So, last night, as my husband was coughing his head off, he commented that when he had a bad cold, the only thing that ever quieted the coughing was hydrocodone. It bothered me tremendously (and I said so) because he is a "recovering addict"--to hydrocodone. And I know that if he really wanted it, he could find it fairly easily. This morning, I was looking at Facebook, and I noticed that he had joined a group called "Allstars of Alcohol". I went slightly ballistic. Like in-the-outer-atmosphere-ballistic. I railed and ranted and screamed and then. . .
I realized that I am severely depressed. I am 46 years old. Still living with hubby's parents and working at two jobs, while he is finishing his Associate Degree. Something he should have done more than 20 years ago. He is talking about going to school for another 3 semesters, now, which would actually give him a Bachelor Degree. I hate to discourage him from pursuing his goals--and this is a good one--but I just don't know how much more I can take. I hate living here, even as I realize that I should be grateful for his folks' kindness and generosity.

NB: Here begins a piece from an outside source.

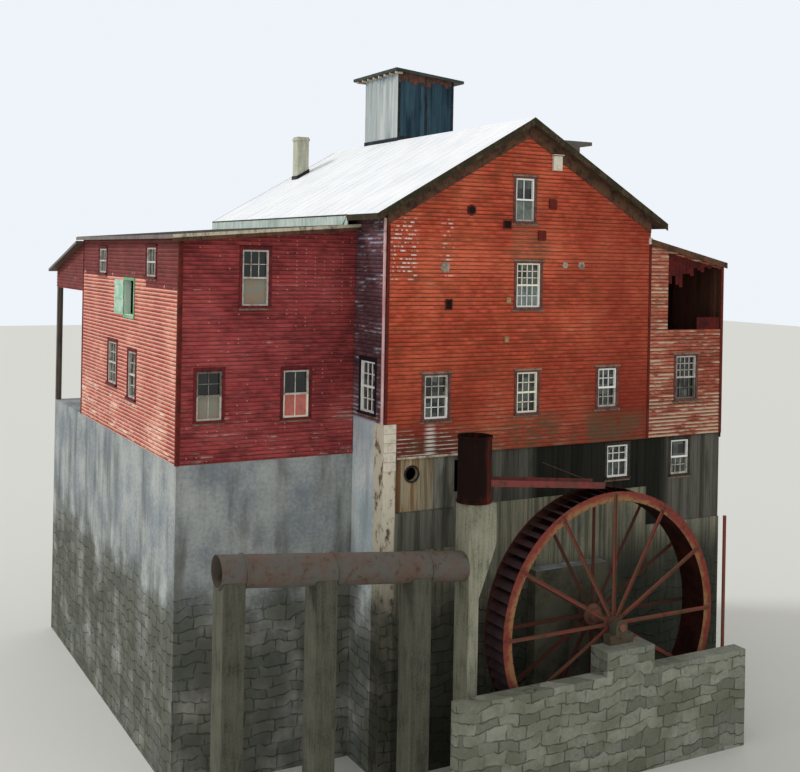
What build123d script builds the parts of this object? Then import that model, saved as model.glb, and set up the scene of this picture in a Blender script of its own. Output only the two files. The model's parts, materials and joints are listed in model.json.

His sister's 13 1/2 year old son is still here, and he is becoming a real jerk. I truly cannot stand the kid. My mother-in-law will not permit anyone to correct him except her--she feels that too many bosses is what made him so difficult to begin with. He is defiant, lazy, disrespectful and immature. She gently wakes him in steps every morning. First, open the door and call out to him gently. Then, turn on the hall light and shake him a little. Next, go ahead and turn on the light in his room and tell him it's time. About 5 minutes later, make him get up.
Then she TURNS ON HIS SHOWER WATER FOR HIM!!! And while he's IN the shower she lays out his clothes and puts his belt through the loops on his pants!
In the afternoon, when they are doing homework, she sits right next to him and says "Okay, now work this next one." For EVERY problem on EVERY page. He has never been made to work independently and cannot. Of course, it's because "his ADHD meds have worn off, and he can't focus by himself". Oh, and there are NEVER consequences for bad behavior, only "rewards" for the good behavior (*Sticks finger down throat. Gag. UGH!*)
So, now what? I am depressed, but my depression manifests itself (and always has) as irrational, seething, anger. Fury would be more accurate. I lash out and say absolutely hateful things that I actually mean at the time. Like...the only mistake I ever made was getting married. That kind of thing. That I would get a divorce, if I could afford one. That I'd be ABLE to afford one, if he (husband) just had a JOB. That I'm sick of living with his folks, while he chased his little juvenile dreams.
Yeah, I said all of that. But, this isn't helping. And I have 3 loads of laundry to get done.